- INFORMATION SHOWN:
+-------+
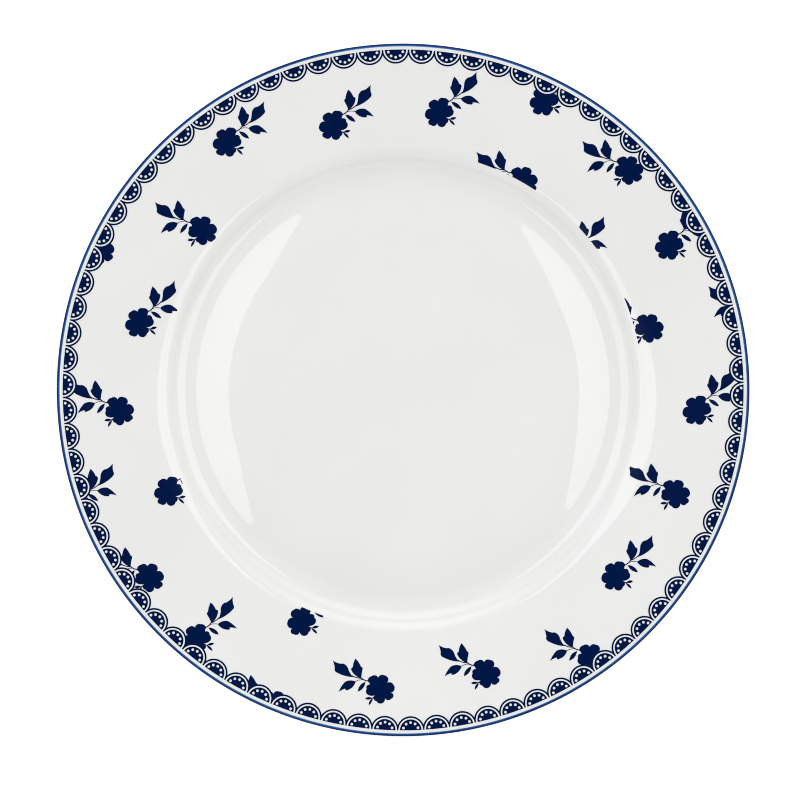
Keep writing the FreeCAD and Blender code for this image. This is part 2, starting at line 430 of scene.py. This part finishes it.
def base_arc(start, end):
    """Along the base circle, from one angle to another."""
    return arc(polar(LACE_RADIUS, start), polar(LACE_RADIUS, (start + end) / 2), polar(LACE_RADIUS, end))


def arch_middle(number):
    return LACE_START + number * 360 / LACE_COUNT


def arch_middles():
    return [arch_middle(number) for number in range(LACE_COUNT)]


def cusp_arc(middle):
    """One arc of the lace's wavy inner edge, from cusp to cusp."""
    half = 180 / LACE_COUNT
    cusp = LACE_RADIUS * cos(half) - math.sqrt(ARCH_OUTER ** 2 - (LACE_RADIUS * sin(half)) ** 2)
    ends = (polar(cusp, middle - half), polar(cusp, middle + half))
    return arc(ends[0], polar(LACE_RADIUS - ARCH_OUTER, middle), ends[1])


def cusp_line(middle):
    """The same arc with its end."""
    return cusp_arc(middle) + cusp_arc(middle + 360 / LACE_COUNT)[:1]


def arches_loops():
    """The outlines' two edges, right round: the hollows with the base between them, and the cusps."""
    outer, inner = [], []
    reach = base_reach(ARCH_INNER)
    for middle in arch_middles():
        outer += standing_arc(middle, ARCH_INNER)
        outer += base_arc(middle + reach, middle + 360 / LACE_COUNT - reach)
        inner += cusp_arc(middle)
    return outer, inner


def nearest_arch(point):
    """The number of the arch whose middle is nearest, and the distance to its centre."""
    angle = math.degrees(math.atan2(point.y, point.x))
    number = round((angle - LACE_START) * LACE_COUNT / 360)
    return number, (point - polar(LACE_RADIUS, arch_middle(number))).length


# ---- the printed motif ----
# Outlines in turn a corner and a place on the arc after it, measured from the middle of the flower.

FLOWER = [
    (-0.2, 4.35), (-1.4, 5.05), (-2.65, 4.6), (-3.75, 3.6), (-2.95, 1.5), (-4.4, 1.2),
    (-5.15, 0.0), (-5.05, -1.75), (-3.3, -2.65), (-4.0, -3.9), (-2.85, -4.85), (-1.75, -5.2),
    (-0.5, -3.85), (1.5, -5.6), (3.0, -4.15), (3.75, -3.4), (2.9, -1.85), (4.3, -1.65),
    (5.45, -0.95), (5.9, 0.1), (5.3, 1.45), (4.95, 2.55), (3.65, 2.7), (3.75, 3.6),
    (4.1, 4.15), (3.0, 5.5), (1.9, 5.65), (0.9, 5.7),
]
UPRIGHT_LEAF = [
    (6.2, 6.0), (5.5, 7.7), (4.55, 9.5), (4.7, 10.05), (5.0, 10.4), (5.35, 12.1),
    (6.15, 13.95), (7.35, 12.6), (8.1, 11.1), (8.65, 10.9), (8.95, 10.2), (8.3, 8.2),
]
LARGE_LEAF = [
    (9.05, 7.35), (9.75, 9.2), (10.0, 11.0), (10.35, 12.4), (11.2, 13.4), (11.75, 13.65),
    (12.2, 13.7), (13.6, 14.55), (14.85, 15.8), (14.75, 14.2), (14.9, 12.8), (15.2, 12.0),
    (14.9, 11.1), (12.5, 9.05),
]
SIDE_LEAF = [
    (8.65, 5.4), (10.4, 6.4), (12.65, 6.45), (14.5, 5.15), (16.1, 3.4), (14.6, 3.85),
    (13.2, 3.95), (13.3, 3.5), (13.1, 3.15), (11.1, 3.4),
]
SMALL_LEAF = [(5.0, 4.2), (7.2, 3.6), (8.9, 1.4), (6.7, 2.1)]
BUD_UPPER = [(4.4, -2.5), (5.6, -1.75), (6.95, -2.0), (5.8, -2.75)]
BUD_LOWER = [(4.1, -2.75), (5.6, -3.45), (6.3, -4.9), (5.0, -4.1)]
STALKS = [  # start, a place on the way, end and width
    ((3.9, 4.3), (5.2, 5.0), (6.25, 6.4), 0.4),
    ((6.1, 6.05), (7.8, 6.75), (9.3, 8.0), 0.35),
    ((5.3, 5.2), (7.2, 5.6), (8.8, 5.4), 0.2),
    ((2.4, -1.8), (3.6, -2.45), (4.7, -2.65), 0.4),
]
MIRRORED_TURN = 17.5  # degrees that the mirrored motif is turned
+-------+
- STATED TASK: Extract the first line above and each line after it up to and including the one with "return arc(polar(LACE_RADIUS, start), polar(LACE_RADIUS, (start", please, exactly and with nothing else.

- RESULT OF THE EXERCISE:
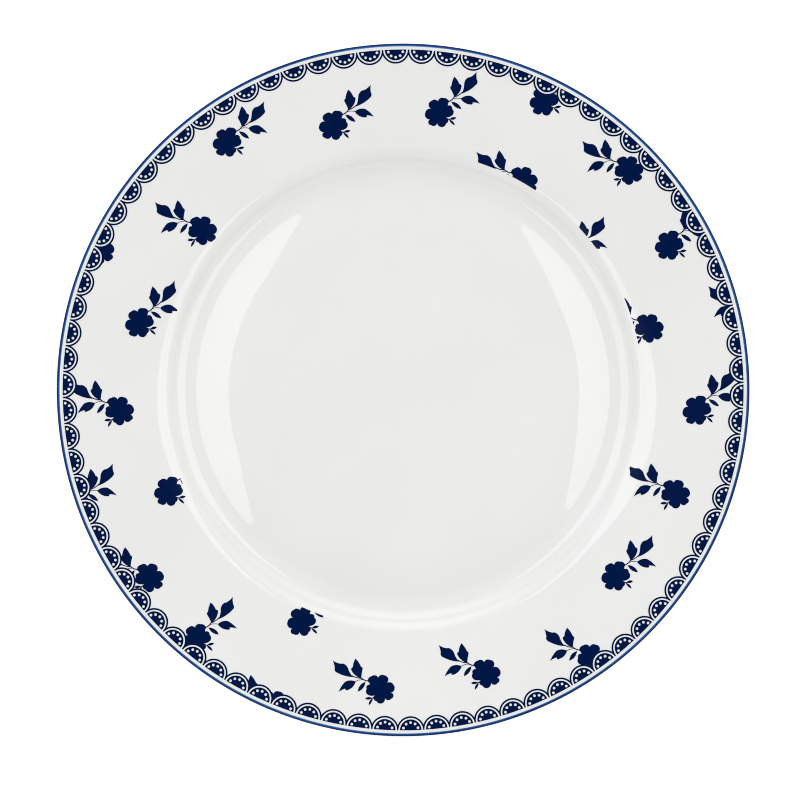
Keep writing the FreeCAD and Blender code for this image. This is part 2, starting at line 430 of scene.py. This part finishes it.
def base_arc(start, end):
    """Along the base circle, from one angle to another."""
    return arc(polar(LACE_RADIUS, start), polar(LACE_RADIUS, (start + end) / 2), polar(LACE_RADIUS, end))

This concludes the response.